> _THE EXERCISE_: Copy each line of the data below with the word "picks".

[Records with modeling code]
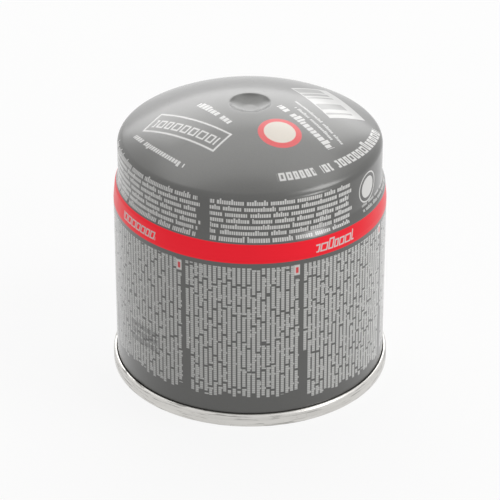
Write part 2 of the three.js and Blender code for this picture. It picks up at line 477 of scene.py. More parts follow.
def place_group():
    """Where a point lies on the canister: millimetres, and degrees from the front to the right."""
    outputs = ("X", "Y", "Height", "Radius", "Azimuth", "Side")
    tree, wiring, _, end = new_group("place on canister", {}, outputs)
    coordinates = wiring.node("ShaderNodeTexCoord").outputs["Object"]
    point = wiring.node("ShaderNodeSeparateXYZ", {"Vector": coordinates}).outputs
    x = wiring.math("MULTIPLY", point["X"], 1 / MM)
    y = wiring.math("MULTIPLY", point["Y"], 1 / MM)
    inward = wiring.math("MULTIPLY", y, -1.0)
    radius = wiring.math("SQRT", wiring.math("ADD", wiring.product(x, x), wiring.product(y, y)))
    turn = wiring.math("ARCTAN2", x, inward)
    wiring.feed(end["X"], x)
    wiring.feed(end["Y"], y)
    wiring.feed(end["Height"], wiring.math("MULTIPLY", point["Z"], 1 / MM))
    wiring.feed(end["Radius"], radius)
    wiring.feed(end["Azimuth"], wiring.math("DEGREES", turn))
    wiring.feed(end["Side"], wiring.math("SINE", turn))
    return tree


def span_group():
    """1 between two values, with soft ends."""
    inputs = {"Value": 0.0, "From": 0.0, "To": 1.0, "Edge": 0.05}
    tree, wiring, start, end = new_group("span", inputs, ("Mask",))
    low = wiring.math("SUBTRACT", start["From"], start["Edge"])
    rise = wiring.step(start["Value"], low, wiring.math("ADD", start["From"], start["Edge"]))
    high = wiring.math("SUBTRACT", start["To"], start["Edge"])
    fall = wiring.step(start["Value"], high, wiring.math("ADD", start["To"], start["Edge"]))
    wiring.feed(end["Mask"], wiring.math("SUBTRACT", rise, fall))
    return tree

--

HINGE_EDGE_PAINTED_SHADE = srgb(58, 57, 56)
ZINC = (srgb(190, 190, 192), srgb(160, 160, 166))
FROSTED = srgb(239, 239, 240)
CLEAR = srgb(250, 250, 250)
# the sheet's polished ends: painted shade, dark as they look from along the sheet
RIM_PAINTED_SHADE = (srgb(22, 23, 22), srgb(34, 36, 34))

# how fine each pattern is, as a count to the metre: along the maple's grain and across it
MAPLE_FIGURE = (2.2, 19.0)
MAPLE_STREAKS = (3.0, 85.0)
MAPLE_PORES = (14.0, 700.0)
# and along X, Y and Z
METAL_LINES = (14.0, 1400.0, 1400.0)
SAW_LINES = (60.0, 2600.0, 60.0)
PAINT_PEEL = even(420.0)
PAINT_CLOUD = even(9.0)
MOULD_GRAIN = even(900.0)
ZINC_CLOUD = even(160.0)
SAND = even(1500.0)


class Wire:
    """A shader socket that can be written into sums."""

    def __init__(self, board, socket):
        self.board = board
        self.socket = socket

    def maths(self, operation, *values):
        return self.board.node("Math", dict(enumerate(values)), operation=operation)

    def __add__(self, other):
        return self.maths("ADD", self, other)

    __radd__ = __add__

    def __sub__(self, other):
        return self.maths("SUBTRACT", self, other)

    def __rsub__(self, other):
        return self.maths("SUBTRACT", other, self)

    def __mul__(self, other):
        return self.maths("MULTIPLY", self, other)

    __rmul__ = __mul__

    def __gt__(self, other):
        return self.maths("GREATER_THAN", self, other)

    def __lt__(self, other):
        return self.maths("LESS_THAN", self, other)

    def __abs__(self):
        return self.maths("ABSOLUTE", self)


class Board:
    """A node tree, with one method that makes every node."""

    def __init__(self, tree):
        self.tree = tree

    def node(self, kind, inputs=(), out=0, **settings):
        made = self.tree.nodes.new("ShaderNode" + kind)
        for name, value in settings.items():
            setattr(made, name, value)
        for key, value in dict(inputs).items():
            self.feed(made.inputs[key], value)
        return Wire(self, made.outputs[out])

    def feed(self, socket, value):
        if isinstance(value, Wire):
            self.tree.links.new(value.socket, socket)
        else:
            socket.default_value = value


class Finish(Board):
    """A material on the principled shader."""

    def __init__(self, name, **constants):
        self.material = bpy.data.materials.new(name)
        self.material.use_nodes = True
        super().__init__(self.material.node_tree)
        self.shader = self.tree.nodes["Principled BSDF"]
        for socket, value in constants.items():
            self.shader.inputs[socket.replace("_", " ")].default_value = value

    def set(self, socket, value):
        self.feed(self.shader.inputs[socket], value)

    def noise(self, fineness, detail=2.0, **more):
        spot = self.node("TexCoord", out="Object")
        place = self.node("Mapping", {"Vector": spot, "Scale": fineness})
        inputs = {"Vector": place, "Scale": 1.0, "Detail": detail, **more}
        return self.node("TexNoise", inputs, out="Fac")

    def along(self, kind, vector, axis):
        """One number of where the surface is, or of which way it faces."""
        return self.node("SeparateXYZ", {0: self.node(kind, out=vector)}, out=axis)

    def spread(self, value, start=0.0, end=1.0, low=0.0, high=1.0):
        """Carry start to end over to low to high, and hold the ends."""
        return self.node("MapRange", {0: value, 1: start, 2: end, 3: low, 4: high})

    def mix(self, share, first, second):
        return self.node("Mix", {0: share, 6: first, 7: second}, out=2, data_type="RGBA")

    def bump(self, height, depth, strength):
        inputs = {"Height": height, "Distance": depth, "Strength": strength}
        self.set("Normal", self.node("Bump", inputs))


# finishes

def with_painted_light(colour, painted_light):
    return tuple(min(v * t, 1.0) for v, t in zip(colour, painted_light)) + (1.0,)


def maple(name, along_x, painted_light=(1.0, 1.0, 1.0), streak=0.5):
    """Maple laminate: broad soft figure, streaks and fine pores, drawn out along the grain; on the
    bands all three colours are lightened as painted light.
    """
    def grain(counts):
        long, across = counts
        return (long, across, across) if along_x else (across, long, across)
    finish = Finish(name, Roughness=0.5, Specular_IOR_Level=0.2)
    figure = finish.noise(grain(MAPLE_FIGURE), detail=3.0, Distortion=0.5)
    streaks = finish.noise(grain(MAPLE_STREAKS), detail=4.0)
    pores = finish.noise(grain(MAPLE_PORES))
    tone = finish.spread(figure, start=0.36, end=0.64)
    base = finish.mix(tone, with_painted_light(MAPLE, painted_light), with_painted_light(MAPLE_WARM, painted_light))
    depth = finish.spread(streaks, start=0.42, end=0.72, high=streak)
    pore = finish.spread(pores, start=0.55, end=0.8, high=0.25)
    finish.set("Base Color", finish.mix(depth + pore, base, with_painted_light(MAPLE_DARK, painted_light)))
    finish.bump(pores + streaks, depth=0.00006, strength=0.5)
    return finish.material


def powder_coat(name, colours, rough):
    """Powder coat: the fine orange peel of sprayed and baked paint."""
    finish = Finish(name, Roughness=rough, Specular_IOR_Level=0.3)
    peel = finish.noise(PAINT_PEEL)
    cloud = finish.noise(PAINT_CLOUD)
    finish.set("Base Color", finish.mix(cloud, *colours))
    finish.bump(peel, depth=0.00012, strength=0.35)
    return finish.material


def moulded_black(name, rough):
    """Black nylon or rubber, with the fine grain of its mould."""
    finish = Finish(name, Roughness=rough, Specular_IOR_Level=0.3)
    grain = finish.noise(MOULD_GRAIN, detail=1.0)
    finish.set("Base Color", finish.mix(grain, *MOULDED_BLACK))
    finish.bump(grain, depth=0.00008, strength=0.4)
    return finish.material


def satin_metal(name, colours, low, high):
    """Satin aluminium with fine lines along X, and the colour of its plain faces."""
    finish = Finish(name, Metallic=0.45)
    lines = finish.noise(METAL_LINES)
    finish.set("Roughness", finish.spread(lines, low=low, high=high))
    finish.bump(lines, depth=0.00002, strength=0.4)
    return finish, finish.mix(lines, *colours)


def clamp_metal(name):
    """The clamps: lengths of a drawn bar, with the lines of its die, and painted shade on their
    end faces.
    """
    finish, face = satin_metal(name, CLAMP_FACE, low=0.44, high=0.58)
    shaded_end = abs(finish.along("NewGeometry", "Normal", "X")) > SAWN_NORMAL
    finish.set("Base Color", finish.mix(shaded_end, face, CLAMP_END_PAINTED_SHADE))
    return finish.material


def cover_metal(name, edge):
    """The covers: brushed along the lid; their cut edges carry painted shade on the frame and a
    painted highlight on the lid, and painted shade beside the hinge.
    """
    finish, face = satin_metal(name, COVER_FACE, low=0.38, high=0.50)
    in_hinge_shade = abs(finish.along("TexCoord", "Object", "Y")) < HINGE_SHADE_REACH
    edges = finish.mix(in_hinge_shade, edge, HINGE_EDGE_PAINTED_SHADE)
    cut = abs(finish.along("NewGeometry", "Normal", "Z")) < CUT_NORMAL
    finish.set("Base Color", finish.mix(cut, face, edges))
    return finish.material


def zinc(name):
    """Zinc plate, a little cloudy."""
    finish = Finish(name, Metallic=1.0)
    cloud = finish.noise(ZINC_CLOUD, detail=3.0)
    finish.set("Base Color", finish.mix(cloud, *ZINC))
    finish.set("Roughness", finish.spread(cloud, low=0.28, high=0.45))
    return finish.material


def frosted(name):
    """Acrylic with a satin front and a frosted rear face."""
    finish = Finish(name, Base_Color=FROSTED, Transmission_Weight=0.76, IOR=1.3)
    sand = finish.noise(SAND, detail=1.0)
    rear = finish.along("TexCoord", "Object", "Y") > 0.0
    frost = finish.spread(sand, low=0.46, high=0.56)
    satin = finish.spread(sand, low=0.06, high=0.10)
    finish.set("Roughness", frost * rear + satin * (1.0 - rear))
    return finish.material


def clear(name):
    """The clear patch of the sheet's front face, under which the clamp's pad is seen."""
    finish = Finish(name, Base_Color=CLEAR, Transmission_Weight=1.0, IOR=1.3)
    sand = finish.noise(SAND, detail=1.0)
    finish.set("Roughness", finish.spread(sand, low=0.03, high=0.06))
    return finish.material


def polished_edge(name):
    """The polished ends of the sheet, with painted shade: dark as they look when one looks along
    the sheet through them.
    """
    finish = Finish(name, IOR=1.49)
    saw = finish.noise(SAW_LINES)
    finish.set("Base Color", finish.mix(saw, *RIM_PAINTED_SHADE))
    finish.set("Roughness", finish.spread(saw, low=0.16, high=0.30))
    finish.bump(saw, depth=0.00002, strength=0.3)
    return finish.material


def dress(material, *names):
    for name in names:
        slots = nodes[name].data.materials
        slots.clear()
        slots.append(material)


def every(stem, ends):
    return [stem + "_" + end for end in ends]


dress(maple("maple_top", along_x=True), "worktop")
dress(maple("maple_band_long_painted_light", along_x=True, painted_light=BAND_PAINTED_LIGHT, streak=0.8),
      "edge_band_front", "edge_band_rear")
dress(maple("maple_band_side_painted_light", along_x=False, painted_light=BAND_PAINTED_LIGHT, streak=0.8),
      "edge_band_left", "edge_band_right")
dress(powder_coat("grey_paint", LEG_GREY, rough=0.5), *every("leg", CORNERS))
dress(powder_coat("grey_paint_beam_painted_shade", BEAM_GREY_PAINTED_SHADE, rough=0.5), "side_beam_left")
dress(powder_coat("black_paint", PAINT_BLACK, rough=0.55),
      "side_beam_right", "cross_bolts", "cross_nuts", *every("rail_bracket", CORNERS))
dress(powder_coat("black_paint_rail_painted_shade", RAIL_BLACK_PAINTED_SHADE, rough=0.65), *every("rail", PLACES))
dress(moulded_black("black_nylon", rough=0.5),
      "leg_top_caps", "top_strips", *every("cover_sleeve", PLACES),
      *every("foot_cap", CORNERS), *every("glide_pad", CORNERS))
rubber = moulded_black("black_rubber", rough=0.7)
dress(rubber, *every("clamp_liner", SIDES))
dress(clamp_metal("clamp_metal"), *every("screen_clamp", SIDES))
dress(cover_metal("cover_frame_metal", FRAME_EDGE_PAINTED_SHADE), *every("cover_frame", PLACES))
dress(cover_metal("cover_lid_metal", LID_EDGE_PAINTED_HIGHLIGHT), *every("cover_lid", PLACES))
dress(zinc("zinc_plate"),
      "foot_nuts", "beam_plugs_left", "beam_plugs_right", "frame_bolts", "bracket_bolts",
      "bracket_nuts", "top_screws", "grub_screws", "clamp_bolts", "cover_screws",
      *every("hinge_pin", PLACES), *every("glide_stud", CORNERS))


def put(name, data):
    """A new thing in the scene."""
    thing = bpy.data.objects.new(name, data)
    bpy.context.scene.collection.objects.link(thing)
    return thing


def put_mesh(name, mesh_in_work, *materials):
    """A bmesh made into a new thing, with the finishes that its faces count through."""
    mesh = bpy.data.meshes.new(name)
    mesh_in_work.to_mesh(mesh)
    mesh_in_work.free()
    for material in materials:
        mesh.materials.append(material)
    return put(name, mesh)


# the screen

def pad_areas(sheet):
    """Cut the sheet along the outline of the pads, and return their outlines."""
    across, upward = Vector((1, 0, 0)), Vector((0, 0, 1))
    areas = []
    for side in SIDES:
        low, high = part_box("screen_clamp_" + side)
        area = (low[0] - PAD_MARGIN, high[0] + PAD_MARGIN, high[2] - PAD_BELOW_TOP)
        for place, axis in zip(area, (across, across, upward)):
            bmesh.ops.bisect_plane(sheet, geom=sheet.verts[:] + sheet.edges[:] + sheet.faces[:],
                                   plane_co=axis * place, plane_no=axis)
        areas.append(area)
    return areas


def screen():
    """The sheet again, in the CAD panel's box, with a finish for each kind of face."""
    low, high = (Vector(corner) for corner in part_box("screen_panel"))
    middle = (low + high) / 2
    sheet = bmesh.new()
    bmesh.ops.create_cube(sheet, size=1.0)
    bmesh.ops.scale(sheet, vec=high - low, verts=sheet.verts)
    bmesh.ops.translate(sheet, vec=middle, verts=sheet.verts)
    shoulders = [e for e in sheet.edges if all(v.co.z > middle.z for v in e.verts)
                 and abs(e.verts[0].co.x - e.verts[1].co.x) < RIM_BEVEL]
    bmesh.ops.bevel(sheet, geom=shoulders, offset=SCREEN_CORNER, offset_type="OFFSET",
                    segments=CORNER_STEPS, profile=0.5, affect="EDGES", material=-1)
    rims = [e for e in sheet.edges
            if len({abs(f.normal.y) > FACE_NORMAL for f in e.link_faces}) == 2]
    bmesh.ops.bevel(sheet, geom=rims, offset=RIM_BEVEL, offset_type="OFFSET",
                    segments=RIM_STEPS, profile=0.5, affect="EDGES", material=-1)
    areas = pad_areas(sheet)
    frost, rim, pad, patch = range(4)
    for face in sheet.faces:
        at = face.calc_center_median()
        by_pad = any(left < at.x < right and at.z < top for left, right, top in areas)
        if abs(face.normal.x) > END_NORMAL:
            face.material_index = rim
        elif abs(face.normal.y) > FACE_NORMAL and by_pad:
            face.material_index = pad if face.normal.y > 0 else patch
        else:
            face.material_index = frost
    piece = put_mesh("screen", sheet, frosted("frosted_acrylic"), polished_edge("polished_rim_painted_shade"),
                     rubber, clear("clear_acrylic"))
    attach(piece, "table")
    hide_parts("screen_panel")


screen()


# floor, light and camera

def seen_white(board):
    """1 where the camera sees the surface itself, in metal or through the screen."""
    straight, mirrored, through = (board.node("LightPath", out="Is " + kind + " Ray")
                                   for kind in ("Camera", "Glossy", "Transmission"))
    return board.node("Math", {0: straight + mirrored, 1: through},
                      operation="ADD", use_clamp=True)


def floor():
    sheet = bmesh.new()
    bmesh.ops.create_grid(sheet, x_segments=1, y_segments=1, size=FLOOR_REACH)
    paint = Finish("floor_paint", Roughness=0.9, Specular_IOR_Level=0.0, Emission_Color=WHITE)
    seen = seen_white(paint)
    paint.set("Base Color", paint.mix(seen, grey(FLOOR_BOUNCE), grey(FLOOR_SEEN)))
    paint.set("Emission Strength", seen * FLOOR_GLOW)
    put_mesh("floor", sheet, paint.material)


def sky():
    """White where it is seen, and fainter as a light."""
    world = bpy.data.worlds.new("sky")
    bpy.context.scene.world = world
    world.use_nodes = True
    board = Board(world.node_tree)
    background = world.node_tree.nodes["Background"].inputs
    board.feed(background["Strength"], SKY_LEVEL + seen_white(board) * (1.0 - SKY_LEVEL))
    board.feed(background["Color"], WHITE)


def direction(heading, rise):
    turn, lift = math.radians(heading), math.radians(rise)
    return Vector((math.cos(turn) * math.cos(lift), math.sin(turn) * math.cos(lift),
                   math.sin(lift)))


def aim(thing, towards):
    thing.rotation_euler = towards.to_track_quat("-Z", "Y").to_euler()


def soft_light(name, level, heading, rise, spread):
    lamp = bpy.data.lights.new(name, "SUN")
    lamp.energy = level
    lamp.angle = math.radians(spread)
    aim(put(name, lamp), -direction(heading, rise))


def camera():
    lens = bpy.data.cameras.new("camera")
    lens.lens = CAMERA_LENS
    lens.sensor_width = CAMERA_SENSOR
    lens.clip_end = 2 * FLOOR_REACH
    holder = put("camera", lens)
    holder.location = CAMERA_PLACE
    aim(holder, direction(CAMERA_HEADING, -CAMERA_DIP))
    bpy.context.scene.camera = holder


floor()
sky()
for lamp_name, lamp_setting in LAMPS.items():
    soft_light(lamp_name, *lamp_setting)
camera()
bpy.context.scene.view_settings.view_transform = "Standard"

> _PROBLEM SOLUTION_:
Write part 2 of the three.js and Blender code for this picture. It picks up at line 477 of scene.py. More parts follow.

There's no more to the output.